With all the peace and quiet, you'd never know that geologists routinely cover the island, particularly the southwestern side, to take samples from the small volcanoes that are now nothing more that slight, stagnant pools. Italy has seen no recent volcanic activity on Alicudi for more than 100 years, yet volcanic professionals still covet the island due to its untouched nature and detailed preservation. Should you happen to stumble onto one of these geological expeditions during your trip, be sure to stop and take a look; the process in which they take samples is rather fascinating especially for small children that love anything heavy and complicated-looking.

Most of the time, the majority of the people on the island are its residents. On such a small island, one would not expect many permanent inhabitants. On the jagged, steep Western side of the island, this is generally the case; for at least 75 years, no residents have inhabited this area. In fact, today few tourists venture to this side of the island on foot. Residents of Alicudi are those whose families have been there for decades, and you can see evidence of their simple lifestyles along the Eastern slope of the island, which is comprised of heather-covered terraces and dotted with small, unique-looking homes. Peeking through the homes and off the terraces is the Church of St. Bartolomeo. Standing at the base of the slope at sunset provides some amazing photography; the soft, glowing lights of the church with the cliffs as a backdrop is a sight you don't want to miss. From the top, you can catch astonishing views of Filicudi, Salina and Lipari.

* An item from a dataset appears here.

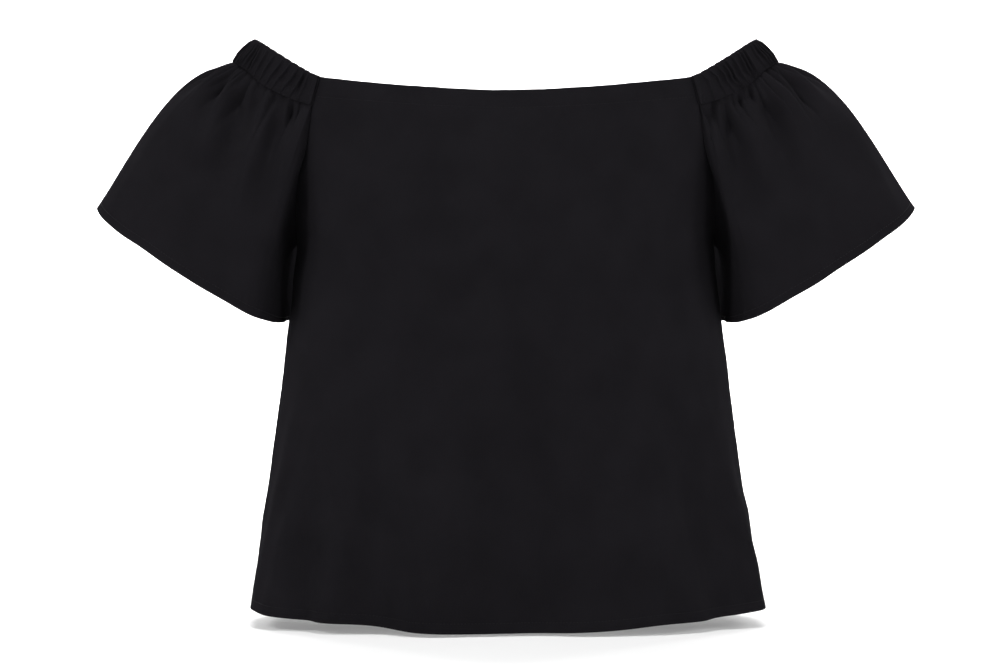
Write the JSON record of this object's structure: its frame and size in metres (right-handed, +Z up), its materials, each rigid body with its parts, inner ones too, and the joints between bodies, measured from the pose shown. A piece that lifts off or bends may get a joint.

It is on the Eastern side of the island that you'll find the Serro della Farcona, enclosed by tall precipices on each side. You can also find the Timpone delle Femmine, but to access either of these, you're in for a journey: Both are situated in rather inaccessible positions. If you're in for a hike and a climb, you'll find these most interesting and rather historical as well: It was here that women took refuge from intruders during the Saracen invasions.

Day trips and other boating excursions usually land at Alicudi to take in some of the most gorgeous scenery and aromatic serenity around. If you're anxious to get off the boat, do so. While the boat tours circling the island are certainly breathtaking, the best way to capture the simple elegance and natural essence of the island is to step off the boat. Should you not make it off, however, note that many never actually get to see Alicudi - a visit, even from a distance, it worth the trip.